Plangent as any Plantagenet, McDuff lays on: “If it be argued that it is precisely because the faculty are no longer undergraduates that they cannot find interest in college magazines, I am forced to point out that my interlocutor has not only shifted his ground, but has also dealt the faculty a damaging blow in implying that those whose mission it is to teach young men are unable to understand or sympathize with the latter’s views; and in suggesting that the teacher is so lazy-minded or so callous as to wish his charges to conform to his own petrification.” Master Barzun had a warlike shield of his own.
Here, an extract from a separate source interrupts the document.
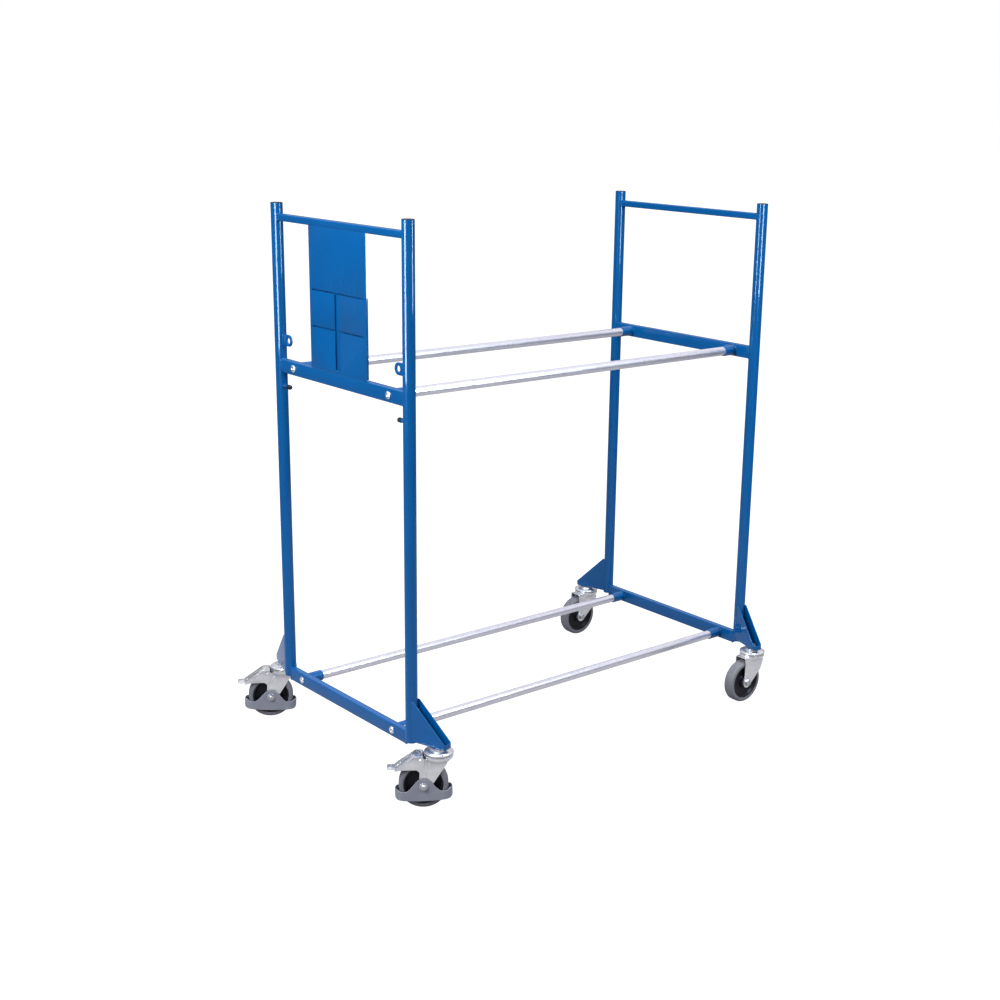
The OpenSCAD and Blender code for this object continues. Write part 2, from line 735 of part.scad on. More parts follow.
module foot_guard(sx, sy, turn, lean) {
    color(guard_grey) at_castor(sx, sy, turn) difference() {
        translate([trail, 0, wheel_r]) rotate([0, lean, 0]) translate([0, 0, -wheel_r]) intersection() {
            linear_extrude(wheel_d) difference() {
                guard_plan(guard_l / 2, guard_out);
                guard_plan(guard_l / 2 - guard_t, guard_in);
            }
            side_plate(-guard_out - 1, guard_out + 1) guard_profile();
        }
        on_axle() translate([0, 0, -guard_out - 1])
            cylinder(r = axle_d / 2 + fit_gap, h = 2 * guard_out + 2);
    }
}

// Side view of a pedal flange; it hangs down beside the fork leg and narrows to the step
module flange_profile() {
    front = pin_at[0] - 9;
    toe_z = slope_end[1] - 5;
    waist_z = slope_end[1] - 1.5;
    heel_z = waist_z - 10;
    polygon([
        [front + 4, pedal_top], bend_at, slope_end,
        [slope_end[0] - 1, toe_z], [slope_end[0] - 22, waist_z],
        [bend_at[0] + 3, waist_z], [bend_at[0] - 7, waist_z - 4], [pin_at[0] + 3, heel_z],
        [front, heel_z + 27], [front, pedal_top - 10]]);
}

module brake_pedal(sx, sy, turn) {
    color(zinc) at_castor(sx, sy, turn) {
        for (s = [-1, 1]) difference() {
            side_plate(s > 0 ? flange_in : -flange_out, s > 0 ? flange_out : -flange_in) flange_profile();
            translate([pin_at[0], 0, pin_at[1]]) rotate([-90, 0, 0])
                translate([0, 0, -flange_out - 1]) cylinder(r = pin_d / 2 + fit_gap, h = 2 * flange_out + 2);
        }
        difference() {
            side_plate(-flange_in - eps, flange_in + eps) polygon([
                [pin_at[0] - 5, pedal_top], bend_at, slope_end,
                slope_end + pedal_t * slope_down, bend_at + [-pedal_t * tan(slope_turn / 2), -pedal_t],
                [pin_at[0] - 5, pedal_top - pedal_t]]);
            translate([slope_end[0] - 30, -6, slope_end[1] - 1]) cube([12, 12, pedal_fall]);
        }
        translate([slope_end[0] - 2, -step_w / 2, slope_end[1] - pedal_t]) cube([step_l + 2, step_w, pedal_t]);
        translate([pin_at[0], 0, pin_at[1]]) rotate([-90, 0, 0])
            translate([0, 0, -flange_out - 2]) cylinder(r = pin_d / 2, h = 2 * flange_out + 4);
    }
}

module brake_shoe(sx, sy, turn) {
    color(cap_black) at_castor(sx, sy, turn)
        translate([bend_at[0], 0, bend_at[1]]) rotate([0, slope_turn, 0])
            translate([shoe_along - shoe_l / 2, -shoe_w / 2, -pedal_t - shoe_t])
                cube([shoe_l, shoe_w, shoe_t]);
}

post(left, near);  // post_left_near
post(left, far);  // post_left_far
post(right, near);  // post_right_near
post(right, far);  // post_right_far
post_plugs();
rail(left, top_rail_z, top_rail_h);  // top_rail_left
rail(right, top_rail_z, top_rail_h);  // top_rail_right
rail(left, mid_rail_z, rail_h) rail_screw_holes(left, upper_tube_z);  // mid_rail_left
rail(right, mid_rail_z, rail_h) rail_screw_holes(right, upper_tube_z);  // mid_rail_right
rail(left, rail_z, rail_h) rail_screw_holes(left, lower_tube_z);  // bottom_rail_left
rail(right, rail_z, rail_h) rail_screw_holes(right, lower_tube_z);  // bottom_rail_right
castor_bracket(left, near);  // castor_bracket_left_near
castor_bracket(left, far);  // castor_bracket_left_far
castor_bracket(right, near);  // castor_bracket_right_near
castor_bracket(right, far);  // castor_bracket_right_far
document_back();
document_rear_pocket();
document_front_pocket();
strap_lugs();
strap_pegs();
peg_caps();
tube_sleeves();
cross_tube(tube_places[0]);  // cross_tube_upper_near
cross_tube(tube_places[1]);  // cross_tube_upper_far
cross_tube(tube_places[2]);  // cross_tube_lower_near
cross_tube(tube_places[3]);  // cross_tube_lower_far
tube_inserts();
tube_screws();
castor_bolts();
swivel_head(left, near, turn_left_near);  // swivel_head_left_near
swivel_head(left, far, turn_left_far);  // swivel_head_left_far
swivel_head(right, near, turn_right);  // swivel_head_right_near
swivel_head(right, far, turn_right);  // swivel_head_right_far
swivel_balls();
fork(left, near, turn_left_near, braked = true);  // fork_left_near
fork(left, far, turn_left_far, braked = true);  // fork_left_far
fork(right, near, turn_right);  // fork_right_near
fork(right, far, turn_right);  // fork_right_far
axle(left, near, turn_left_near, braked = true);  // axle_left_near
axle(left, far, turn_left_far, braked = true);  // axle_left_far
axle(right, near, turn_right);  // axle_right_near
axle(right, far, turn_right);  // axle_right_far
hub(left, near, turn_left_near);  // hub_left_near
hub(left, far, turn_left_far);  // hub_left_far
hub(right, near, turn_right);  // hub_right_near
hub(right, far, turn_right);  // hub_right_far
tyre(left, near, turn_left_near);  // tyre_left_near
tyre(left, far, turn_left_far);  // tyre_left_far
tyre(right, near, turn_right);  // tyre_right_near
tyre(right, far, turn_right);  // tyre_right_far
wheel_bearings(left, near, turn_left_near);  // wheel_bearings_left_near
wheel_bearings(left, far, turn_left_far);  // wheel_bearings_left_far
wheel_bearings(right, near, turn_right);  // wheel_bearings_right_near
wheel_bearings(right, far, turn_right);  // wheel_bearings_right_far
foot_guard(left, near, turn_left_near, guard_lean_near);  // foot_guard_left_near
foot_guard(left, far, turn_left_far, guard_lean_far);  // foot_guard_left_far
brake_pedal(left, near, turn_left_near);  // brake_pedal_left_near
brake_pedal(left, far, turn_left_far);  // brake_pedal_left_far
brake_shoe(left, near, turn_left_near);  // brake_shoe_left_near
brake_shoe(left, far, turn_left_far);  // brake_shoe_left_far
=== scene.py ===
import json
from math import atan2, ceil, cos, hypot, pi, radians, sin, sqrt

import bmesh
import bpy
from mathutils import Matrix, Vector


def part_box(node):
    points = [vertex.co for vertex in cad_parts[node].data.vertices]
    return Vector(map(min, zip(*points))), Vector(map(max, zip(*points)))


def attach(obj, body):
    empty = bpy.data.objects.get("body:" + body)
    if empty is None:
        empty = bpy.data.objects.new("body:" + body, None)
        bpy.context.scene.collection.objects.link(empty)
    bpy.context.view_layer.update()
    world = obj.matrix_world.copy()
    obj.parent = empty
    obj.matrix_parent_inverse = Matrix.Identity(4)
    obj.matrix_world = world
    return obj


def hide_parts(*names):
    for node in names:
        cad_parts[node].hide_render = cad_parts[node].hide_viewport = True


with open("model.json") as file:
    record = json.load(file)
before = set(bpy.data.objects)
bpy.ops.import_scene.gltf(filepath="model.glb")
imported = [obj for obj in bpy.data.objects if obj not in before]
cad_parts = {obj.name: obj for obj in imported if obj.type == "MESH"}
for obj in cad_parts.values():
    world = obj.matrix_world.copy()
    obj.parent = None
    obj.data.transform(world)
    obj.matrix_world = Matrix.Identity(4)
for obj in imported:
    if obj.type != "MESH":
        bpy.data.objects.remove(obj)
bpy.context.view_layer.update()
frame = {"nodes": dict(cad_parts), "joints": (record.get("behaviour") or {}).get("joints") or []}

mm = 0.001

# The camera stands off the near left corner, a little above the top rails, and looks down
# at the trolley. Its lens and shift were solved from the straight posts and rails.
standpoint = Vector((-2.9558, -3.5527, 1.9348))
heading, tilt, roll = radians(-41.27), radians(16.23), radians(1.28)
backward = Vector((sin(heading) * cos(tilt), -cos(heading) * cos(tilt), sin(tilt)))
level_right = Vector((cos(heading), sin(heading), 0))
level_up = backward.cross(level_right)
rightward = cos(roll) * level_right + sin(roll) * level_up
upward = cos(roll) * level_up - sin(roll) * level_right

lens = bpy.data.cameras.new("camera")
lens.lens = 54.36
lens.sensor_width = 36
lens.shift_x, lens.shift_y = -0.0632, 0.0337
lens.clip_end = 100
camera = bpy.data.objects.new("camera", lens)
camera.matrix_world = Matrix((rightward, upward, backward)).transposed().to_4x4()
camera.matrix_world.translation = standpoint
bpy.context.scene.collection.objects.link(camera)
bpy.context.scene.camera = camera


# The studio: a wide pale floor that runs off into a pale background, under soft light boxes.
# Two tall strips are only mirrored in the trolley, and draw the upright highlights on its posts.
def new_material(name):
    """A material, its node tree, and the tree's own surface shader."""
    material = bpy.data.materials.new(name)
    material.use_nodes = True
    return material, material.node_tree, material.node_tree.nodes["Principled BSDF"]


def feed(tree, socket, value):
    """An input socket gets a value, or a link from the socket of another node."""
    if isinstance(value, bpy.types.NodeSocket):
        tree.links.new(value, socket)
    else:
        socket.default_value = value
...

Leaving out young Jacques’ ironic crowing in the final sentence, his opening thought in the last paragraph deserves another airing: “I am quite willing to believe that this illogical attitude is not so much the result of a cynical tendency to debauch the young intellectually as of a very human desire to have others think and see as we do.”
Macbeth thought he was as ready for swordplay with Macduff as young McDuff was prepared for verbal fencing with Columbia faculty. I wouldn’t be surprised to hear that Jacques had declaimed after publication … And damn’d be him that first cries “Immature!”